Stemm, of course, has offered to “share” the booty:
“We suggested, ‘You know what? Let’s do a split here. You should have all the cultural artifacts.’ We said, if this is a Spanish shipwreck, we think that the cultural artifacts should go to Spain. We just think we should be properly rewarded for spending the money, doing great archaeology.”
This is an amusing f-you gesture: we’ll give you the ‘cultural artifacts’ and keep the coins. This means what? Nails? Bits of wood and pottery? Some ship’s fittings? He has a good point, in that Spain wouldn’t probably give a damn about the archaeology of the wreck if $500m wasn’t involved. (I love his feeling that "great archaeology" deserves multi-million dollar payoffs. Sounds like a new lobbying agenda for AIA and SAA.)

The archaeological heritage of the ocean is vast and nearly untouched, and this case points out the need for better education and policy moves around salvage in international waters. I don’t particularly care if private interests excavate a shipwreck – especially because most governments have no plans to spend the millions of dollars required to do good underwater archaeology.

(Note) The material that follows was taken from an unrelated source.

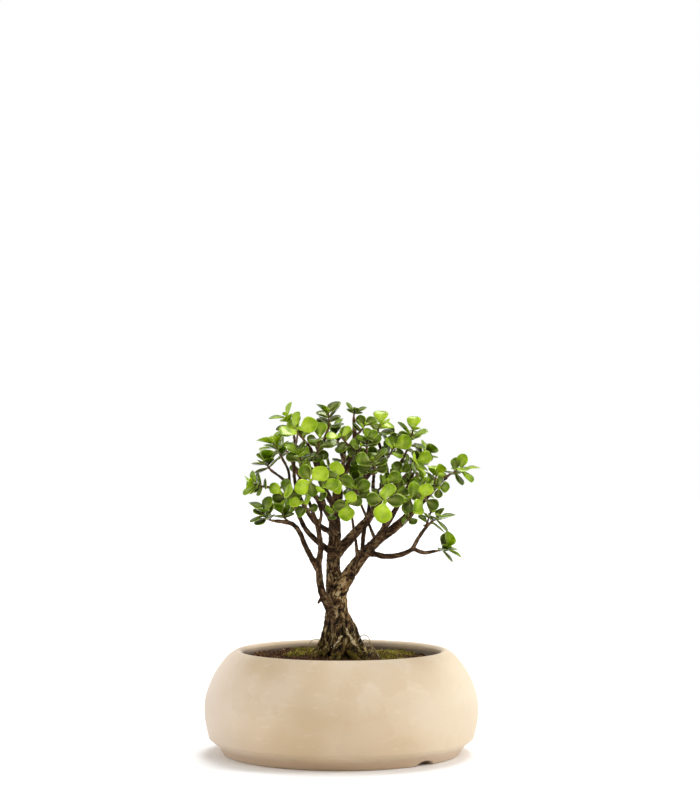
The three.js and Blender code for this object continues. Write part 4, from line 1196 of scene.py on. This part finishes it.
def balls_along(point_at, radius_at):
    """Balls along a curve that stand for the limb or twig around it"""
    count = math.ceil(length_of(point_at) / SAMPLE_STEP)
    shares = [k / count for k in range(count + 1)]
    return [(*point_at(t), radius_at(t)) for t in shares]


# %% Grow the crown
limb_balls = []
for route in LIMBS.values():
    limb_balls += balls_along(lambda t: limb_point(route, t), lambda t: limb_radius(route, t))
twig_balls = [
    balls_along(lambda t: twig_point(anchor, t), lambda t: lerp(TWIG_RADIUS, TWIG_TIP_RADIUS, t))
    for anchor in anchors]


def is_clear(leaf, balls, others):
    """Whether a leaf meets no wood and no leaf of another spray"""
    if meets(leaf, balls[:, :3], balls[:, 3]):
        return False
    near = [other for other in others if np.linalg.norm(other["root"] - leaf["root"]) < NEIGHBOUR_REACH]
    return not any(
        meets(other, leaf["samples"], 0) or meets(leaf, other["samples"], 0) for other in near)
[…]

But they should record their finds well and publish them in a timely way – something that I seriously doubt Stemm and his team will do. (Though I would love to be proved wrong.) It would also be much preferable to see salvors getting a percentage of the proceeds from shipwreck salvage, with the balance going to an international fund for heritage conservation.

Treasure ships like the Mercedes carried blood money from the holocaust that Spain wrought on the peoples of the Americas, and whoever recovers the money should treat it a such. My ideal solution to the legal wrangle? Stemm and Spain both take 10% of the proceeds from the ship, and the balance put into a reparations fund for development and education in indigenous communities in Latin America.